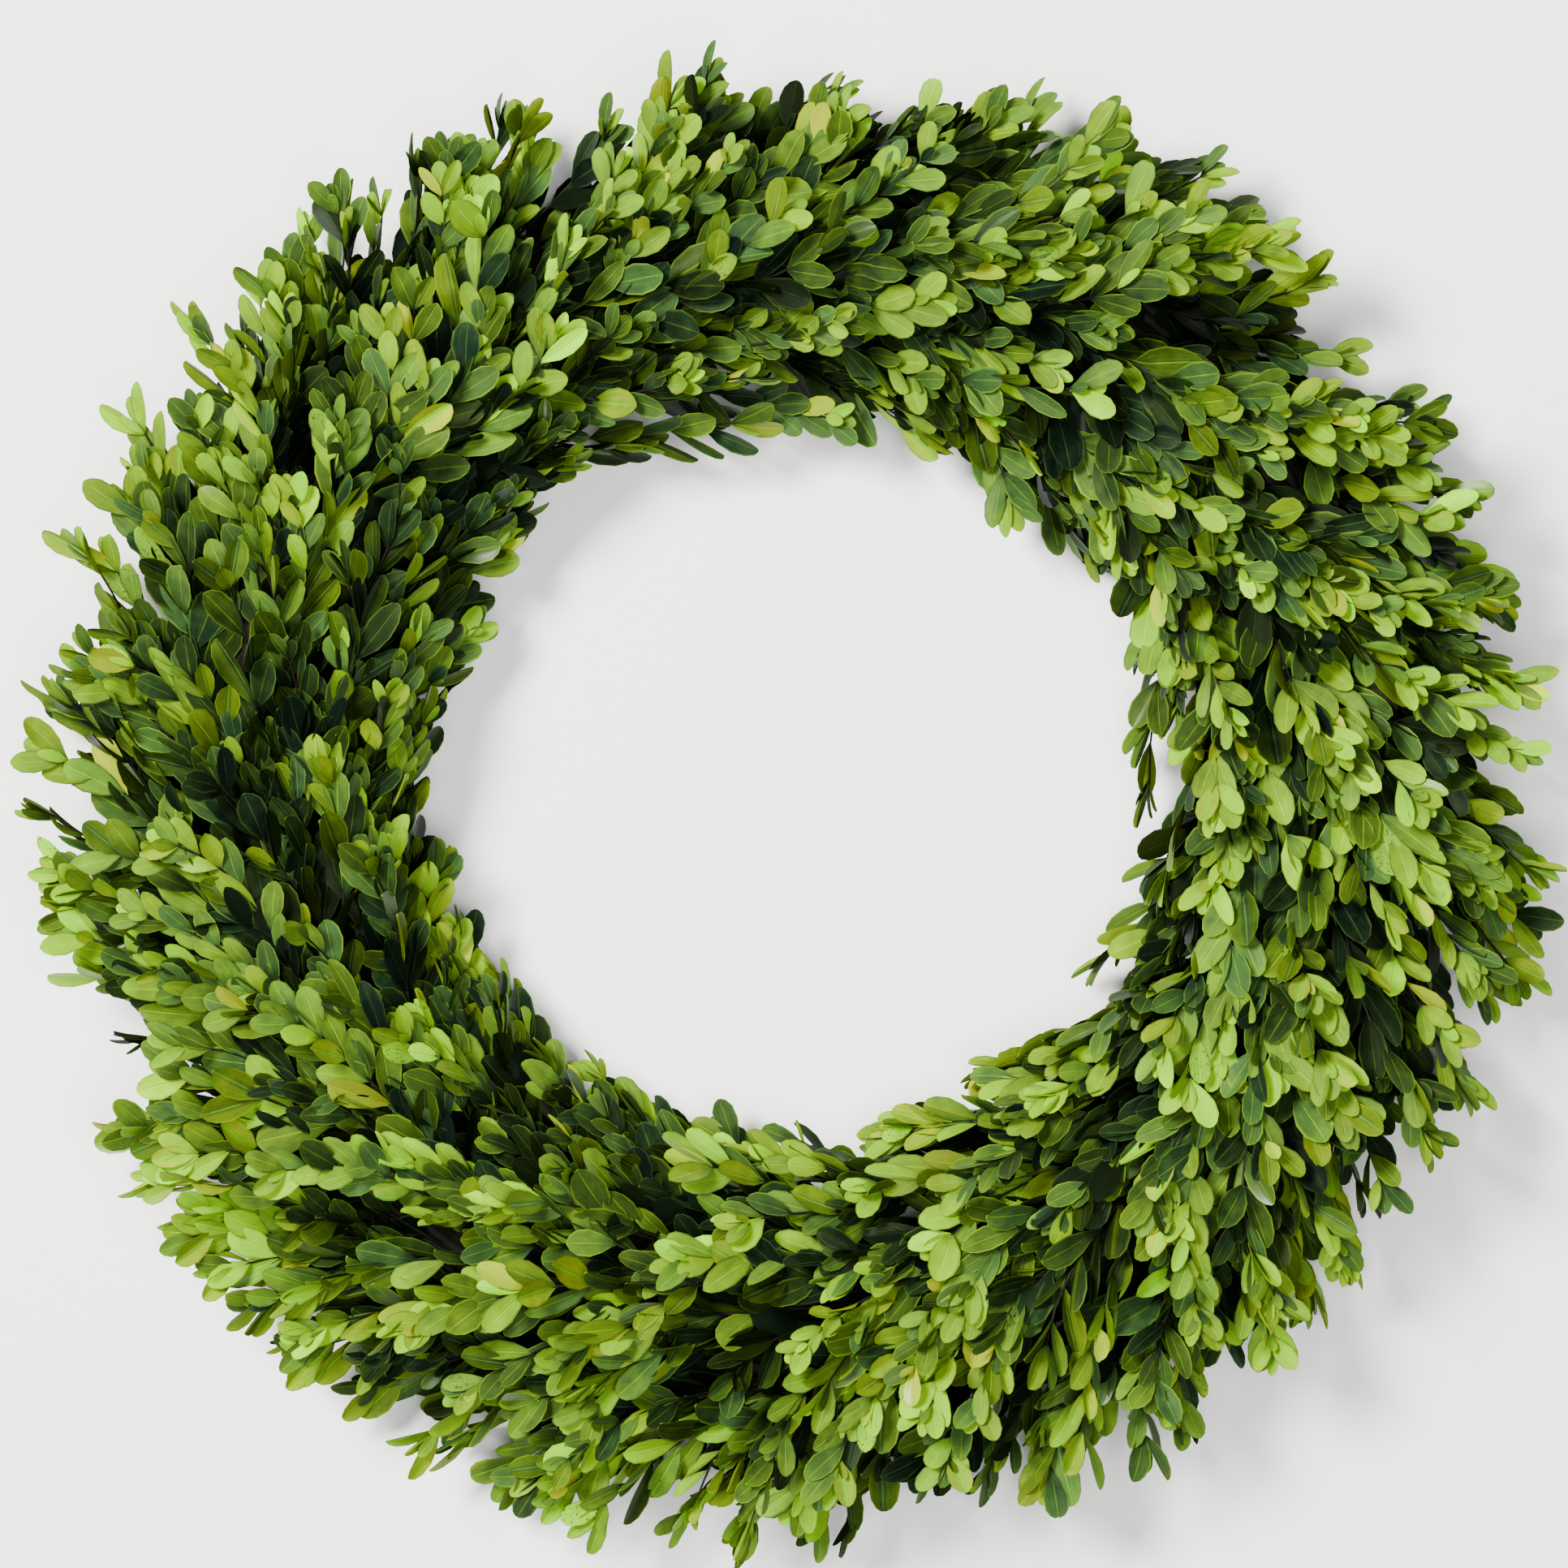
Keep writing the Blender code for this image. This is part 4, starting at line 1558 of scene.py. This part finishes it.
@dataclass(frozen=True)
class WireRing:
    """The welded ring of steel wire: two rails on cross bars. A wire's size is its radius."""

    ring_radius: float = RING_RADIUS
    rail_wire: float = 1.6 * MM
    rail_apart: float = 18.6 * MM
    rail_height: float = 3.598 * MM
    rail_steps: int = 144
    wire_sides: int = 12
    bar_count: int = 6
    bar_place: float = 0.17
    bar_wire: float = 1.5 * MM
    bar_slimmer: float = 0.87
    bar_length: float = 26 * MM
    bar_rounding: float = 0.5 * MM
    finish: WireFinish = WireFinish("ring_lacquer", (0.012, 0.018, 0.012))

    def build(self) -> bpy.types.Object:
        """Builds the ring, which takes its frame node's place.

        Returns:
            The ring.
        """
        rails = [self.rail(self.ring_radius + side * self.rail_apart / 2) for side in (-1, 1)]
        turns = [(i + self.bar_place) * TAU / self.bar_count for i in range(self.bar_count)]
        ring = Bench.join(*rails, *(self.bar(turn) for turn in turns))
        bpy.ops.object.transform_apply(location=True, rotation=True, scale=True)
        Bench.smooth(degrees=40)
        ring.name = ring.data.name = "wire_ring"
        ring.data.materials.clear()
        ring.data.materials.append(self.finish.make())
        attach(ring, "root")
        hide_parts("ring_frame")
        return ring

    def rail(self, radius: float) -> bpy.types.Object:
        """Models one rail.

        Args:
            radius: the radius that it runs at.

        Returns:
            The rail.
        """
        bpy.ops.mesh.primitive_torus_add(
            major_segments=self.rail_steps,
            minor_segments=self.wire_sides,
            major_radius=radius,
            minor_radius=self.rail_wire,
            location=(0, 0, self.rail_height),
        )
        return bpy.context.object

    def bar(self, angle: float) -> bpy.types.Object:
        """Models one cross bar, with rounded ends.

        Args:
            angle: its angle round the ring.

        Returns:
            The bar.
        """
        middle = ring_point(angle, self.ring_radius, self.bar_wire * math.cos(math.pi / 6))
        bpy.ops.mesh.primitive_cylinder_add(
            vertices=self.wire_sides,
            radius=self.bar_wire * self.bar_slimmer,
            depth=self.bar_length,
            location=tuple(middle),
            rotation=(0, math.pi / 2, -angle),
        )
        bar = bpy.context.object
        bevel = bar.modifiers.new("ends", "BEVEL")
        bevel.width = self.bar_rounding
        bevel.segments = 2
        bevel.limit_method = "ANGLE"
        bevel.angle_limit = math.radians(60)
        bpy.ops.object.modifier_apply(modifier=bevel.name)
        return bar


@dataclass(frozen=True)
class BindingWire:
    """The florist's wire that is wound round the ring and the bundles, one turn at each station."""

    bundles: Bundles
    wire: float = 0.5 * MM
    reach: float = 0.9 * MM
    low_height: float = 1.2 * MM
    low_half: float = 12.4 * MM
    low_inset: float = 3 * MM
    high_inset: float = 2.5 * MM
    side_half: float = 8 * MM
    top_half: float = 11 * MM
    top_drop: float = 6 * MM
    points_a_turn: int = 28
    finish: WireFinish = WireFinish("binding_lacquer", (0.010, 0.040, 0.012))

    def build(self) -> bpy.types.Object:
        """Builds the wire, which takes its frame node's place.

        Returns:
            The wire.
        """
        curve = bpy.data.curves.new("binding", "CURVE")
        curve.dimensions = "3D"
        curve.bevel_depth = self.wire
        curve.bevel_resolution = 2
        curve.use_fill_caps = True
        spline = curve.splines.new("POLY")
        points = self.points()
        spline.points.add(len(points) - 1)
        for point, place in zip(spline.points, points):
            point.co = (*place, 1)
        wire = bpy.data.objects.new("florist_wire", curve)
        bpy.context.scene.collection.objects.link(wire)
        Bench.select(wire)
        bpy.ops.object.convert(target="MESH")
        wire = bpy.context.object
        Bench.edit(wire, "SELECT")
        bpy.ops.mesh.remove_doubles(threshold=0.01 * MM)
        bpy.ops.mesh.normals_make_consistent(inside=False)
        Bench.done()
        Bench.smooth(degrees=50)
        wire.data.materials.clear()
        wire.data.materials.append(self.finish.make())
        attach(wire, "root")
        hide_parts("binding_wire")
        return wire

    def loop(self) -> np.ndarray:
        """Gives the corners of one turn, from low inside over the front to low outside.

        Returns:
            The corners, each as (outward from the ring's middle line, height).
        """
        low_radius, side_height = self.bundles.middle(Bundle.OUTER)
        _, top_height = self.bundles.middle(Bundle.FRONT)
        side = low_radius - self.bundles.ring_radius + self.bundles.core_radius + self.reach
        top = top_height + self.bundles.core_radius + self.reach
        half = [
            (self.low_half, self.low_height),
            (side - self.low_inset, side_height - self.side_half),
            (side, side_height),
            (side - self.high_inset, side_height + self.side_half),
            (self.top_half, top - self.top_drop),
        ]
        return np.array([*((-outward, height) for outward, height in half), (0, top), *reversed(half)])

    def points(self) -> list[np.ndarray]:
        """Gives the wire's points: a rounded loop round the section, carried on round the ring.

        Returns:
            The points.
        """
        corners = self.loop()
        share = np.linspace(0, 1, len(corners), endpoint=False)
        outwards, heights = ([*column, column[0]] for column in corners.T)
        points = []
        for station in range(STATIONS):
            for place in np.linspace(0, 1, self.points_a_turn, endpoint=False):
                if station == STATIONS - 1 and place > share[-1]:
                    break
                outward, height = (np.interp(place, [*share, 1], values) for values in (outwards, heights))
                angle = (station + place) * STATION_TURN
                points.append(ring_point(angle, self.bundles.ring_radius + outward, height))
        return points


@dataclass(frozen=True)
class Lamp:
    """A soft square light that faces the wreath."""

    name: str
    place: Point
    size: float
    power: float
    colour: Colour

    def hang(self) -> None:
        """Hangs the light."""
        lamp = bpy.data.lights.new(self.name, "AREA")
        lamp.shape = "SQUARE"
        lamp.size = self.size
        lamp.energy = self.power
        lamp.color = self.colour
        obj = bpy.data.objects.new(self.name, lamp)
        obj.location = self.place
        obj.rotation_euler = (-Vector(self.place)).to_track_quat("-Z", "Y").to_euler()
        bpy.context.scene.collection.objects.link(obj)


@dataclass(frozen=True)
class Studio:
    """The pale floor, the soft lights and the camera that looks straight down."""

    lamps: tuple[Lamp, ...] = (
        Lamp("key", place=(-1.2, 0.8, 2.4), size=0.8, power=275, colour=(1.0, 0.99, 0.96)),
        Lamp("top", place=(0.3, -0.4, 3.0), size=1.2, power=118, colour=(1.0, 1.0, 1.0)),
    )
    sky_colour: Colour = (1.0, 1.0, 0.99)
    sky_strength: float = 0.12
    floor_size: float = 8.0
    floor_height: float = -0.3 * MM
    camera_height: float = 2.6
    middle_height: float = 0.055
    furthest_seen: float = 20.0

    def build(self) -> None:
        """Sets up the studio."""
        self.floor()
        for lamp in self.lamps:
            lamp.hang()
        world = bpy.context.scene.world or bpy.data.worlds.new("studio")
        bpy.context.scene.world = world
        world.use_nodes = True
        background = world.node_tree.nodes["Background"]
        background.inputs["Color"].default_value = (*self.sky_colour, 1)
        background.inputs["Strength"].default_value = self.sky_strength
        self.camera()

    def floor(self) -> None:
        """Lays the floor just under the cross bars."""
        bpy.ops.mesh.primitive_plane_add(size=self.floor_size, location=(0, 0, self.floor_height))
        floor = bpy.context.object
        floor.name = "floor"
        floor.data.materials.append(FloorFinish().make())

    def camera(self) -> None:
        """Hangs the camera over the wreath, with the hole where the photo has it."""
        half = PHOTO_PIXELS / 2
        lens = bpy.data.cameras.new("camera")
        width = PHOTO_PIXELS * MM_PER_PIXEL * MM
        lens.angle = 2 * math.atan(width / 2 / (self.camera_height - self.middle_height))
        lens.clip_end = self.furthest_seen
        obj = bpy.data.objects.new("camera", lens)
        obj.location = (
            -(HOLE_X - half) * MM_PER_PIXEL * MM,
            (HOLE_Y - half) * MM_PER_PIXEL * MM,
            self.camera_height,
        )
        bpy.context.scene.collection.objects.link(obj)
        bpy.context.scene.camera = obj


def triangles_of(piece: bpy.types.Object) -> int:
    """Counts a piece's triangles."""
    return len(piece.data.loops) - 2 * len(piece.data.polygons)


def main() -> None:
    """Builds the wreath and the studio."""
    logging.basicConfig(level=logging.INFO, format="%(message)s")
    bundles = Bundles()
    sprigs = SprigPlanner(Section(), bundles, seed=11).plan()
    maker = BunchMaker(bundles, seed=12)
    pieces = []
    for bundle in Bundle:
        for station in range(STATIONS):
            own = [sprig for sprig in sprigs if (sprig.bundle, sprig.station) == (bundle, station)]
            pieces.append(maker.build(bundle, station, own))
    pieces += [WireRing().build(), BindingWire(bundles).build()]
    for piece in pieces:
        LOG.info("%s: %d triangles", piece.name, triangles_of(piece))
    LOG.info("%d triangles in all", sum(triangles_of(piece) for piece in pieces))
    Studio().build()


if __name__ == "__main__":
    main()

:: PROBLEM STATEMENT ::
Print, please, the lines from the first line of the material through the line that contains "angle: its angle round the ring.", exactly as written and with nothing added.

:: SOLUTION TO THIS PROBLEM ::
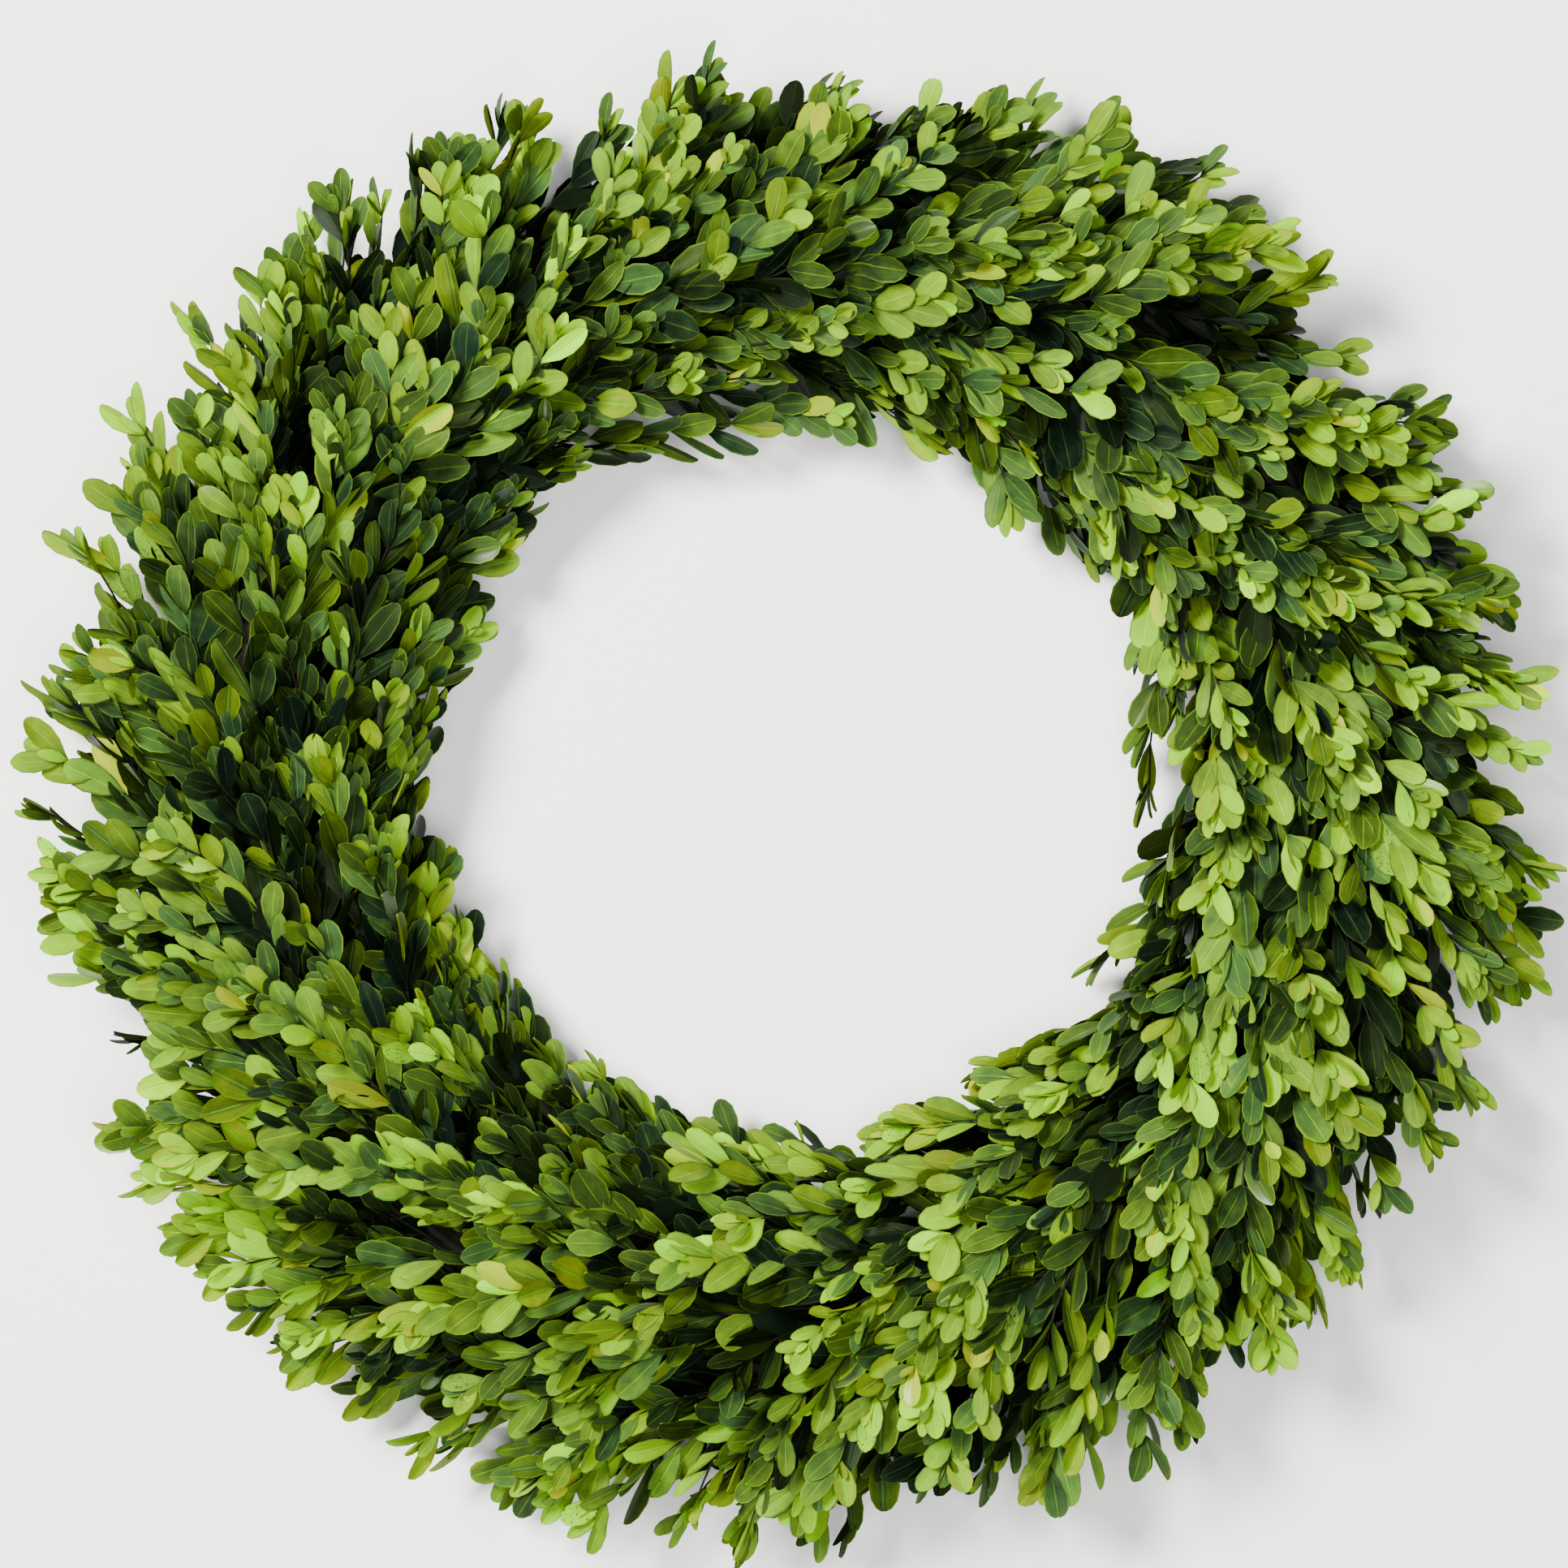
Keep writing the Blender code for this image. This is part 4, starting at line 1558 of scene.py. This part finishes it.
@dataclass(frozen=True)
class WireRing:
    """The welded ring of steel wire: two rails on cross bars. A wire's size is its radius."""

    ring_radius: float = RING_RADIUS
    rail_wire: float = 1.6 * MM
    rail_apart: float = 18.6 * MM
    rail_height: float = 3.598 * MM
    rail_steps: int = 144
    wire_sides: int = 12
    bar_count: int = 6
    bar_place: float = 0.17
    bar_wire: float = 1.5 * MM
    bar_slimmer: float = 0.87
    bar_length: float = 26 * MM
    bar_rounding: float = 0.5 * MM
    finish: WireFinish = WireFinish("ring_lacquer", (0.012, 0.018, 0.012))

    def build(self) -> bpy.types.Object:
        """Builds the ring, which takes its frame node's place.

        Returns:
            The ring.
        """
        rails = [self.rail(self.ring_radius + side * self.rail_apart / 2) for side in (-1, 1)]
        turns = [(i + self.bar_place) * TAU / self.bar_count for i in range(self.bar_count)]
        ring = Bench.join(*rails, *(self.bar(turn) for turn in turns))
        bpy.ops.object.transform_apply(location=True, rotation=True, scale=True)
        Bench.smooth(degrees=40)
        ring.name = ring.data.name = "wire_ring"
        ring.data.materials.clear()
        ring.data.materials.append(self.finish.make())
        attach(ring, "root")
        hide_parts("ring_frame")
        return ring

    def rail(self, radius: float) -> bpy.types.Object:
        """Models one rail.

        Args:
            radius: the radius that it runs at.

        Returns:
            The rail.
        """
        bpy.ops.mesh.primitive_torus_add(
            major_segments=self.rail_steps,
            minor_segments=self.wire_sides,
            major_radius=radius,
            minor_radius=self.rail_wire,
            location=(0, 0, self.rail_height),
        )
        return bpy.context.object

    def bar(self, angle: float) -> bpy.types.Object:
        """Models one cross bar, with rounded ends.

        Args:
            angle: its angle round the ring.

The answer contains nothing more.